--- Written instruction ---
Lines containing the word "type" are to be located and copied.

--- Data lines ---
######

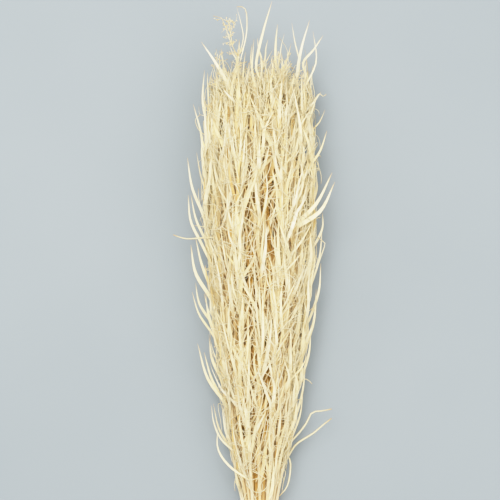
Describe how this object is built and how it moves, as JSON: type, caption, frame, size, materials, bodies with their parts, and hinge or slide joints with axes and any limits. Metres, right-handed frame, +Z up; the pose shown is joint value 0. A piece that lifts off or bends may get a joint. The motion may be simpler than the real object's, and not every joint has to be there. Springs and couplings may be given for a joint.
{
  "type": "bundle of dried pampas grass",
  "caption": "Bunch of bleached dried pampas grass stalks with narrow pointed blades along their upper two thirds, tied with twine near the cut ends and lying on its side.",
  "frame": {"origin": "the middle of the bounding rectangle on the surface that the bundle rests on", "axes": "+Y along the bundle from the cut ends to the tips, +X across it, +Z up from the surface"},
  "size_m": [0.2386, 0.9844, 0.1219],
  "materials": {
    "straw_culm": "dry straw with a faint satin skin",
    "bleached_blade": "matt bleached leaf",
    "jute_twine": "rough spun fibre"
  },
  "bodies": {
    "root": {"stem_01": "straw_culm", "stem_02": "straw_culm", "stem_03": "straw_culm", "stem_04": "straw_culm", "stem_05": "straw_culm", "stem_06": "straw_culm", "stem_07": "straw_culm", "stem_08": "straw_culm", "stem_09": "straw_culm", "stem_10": "straw_culm", "stem_11": "straw_culm", "stem_12": "straw_culm", "stem_13": "straw_culm", "stem_14": "straw_culm", "stem_15": "straw_culm", "stem_16": "straw_culm", "stem_17": "straw_culm", "stem_18": "straw_culm", "stem_19": "straw_culm", "stem_20": "straw_culm", "stem_21": "straw_culm", "stem_22": "straw_culm", "stem_23": "straw_culm", "stem_24": "straw_culm", "stem_25": "straw_culm", "stem_26": "straw_culm", "stem_27": "straw_culm", "plume_01": "bleached_blade", "plume_02": "bleached_blade", "plume_03": "bleached_blade", "plume_04": "bleached_blade", "plume_05": "bleached_blade", "plume_06": "bleached_blade", "plume_07": "bleached_blade", "plume_08": "bleached_blade", "plume_09": "bleached_blade", "plume_10": "bleached_blade", "plume_11": "bleached_blade", "plume_12": "bleached_blade", "plume_13": "bleached_blade", "plume_14": "bleached_blade", "plume_15": "bleached_blade", "plume_16": "bleached_blade", "plume_17": "bleached_blade", "plume_18": "bleached_blade", "plume_19": "bleached_blade", "plume_20": "bleached_blade", "plume_21": "bleached_blade", "plume_22": "bleached_blade", "plume_23": "bleached_blade", "plume_24": "bleached_blade", "plume_25": "bleached_blade", "plume_26": "bleached_blade", "plume_27": "bleached_blade", "tie": "jute_twine"}
  },
  "joints": []
}
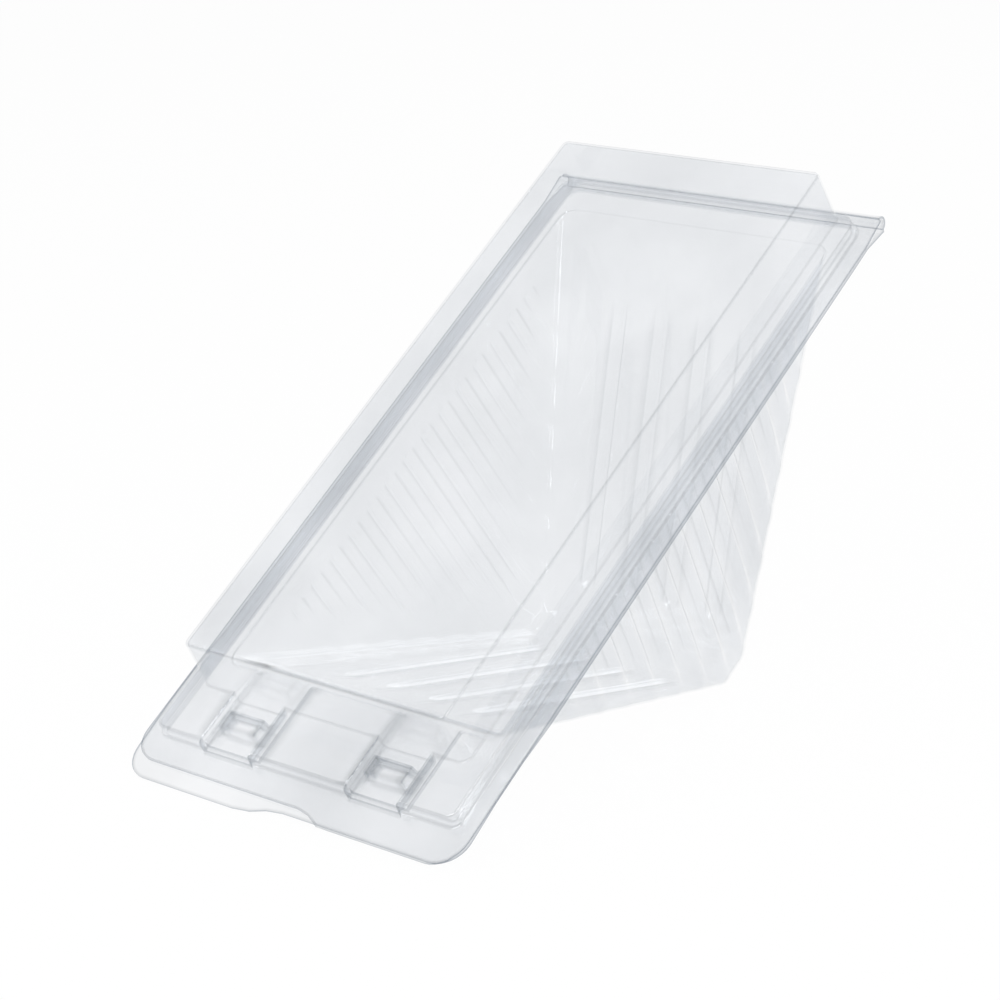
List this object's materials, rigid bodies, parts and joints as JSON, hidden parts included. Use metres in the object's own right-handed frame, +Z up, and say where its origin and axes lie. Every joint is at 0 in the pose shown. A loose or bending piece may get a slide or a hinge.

######

--- Result for this task ---
Describe how this object is built and how it moves, as JSON: type, caption, frame, size, materials, bodies with their parts, and hinge or slide joints with axes and any limits. Metres, right-handed frame, +Z up; the pose shown is joint value 0. A piece that lifts off or bends may get a joint. The motion may be simpler than the real object's, and not every joint has to be there. Springs and couplings may be given for a joint.
  "type": "bundle of dried pampas grass",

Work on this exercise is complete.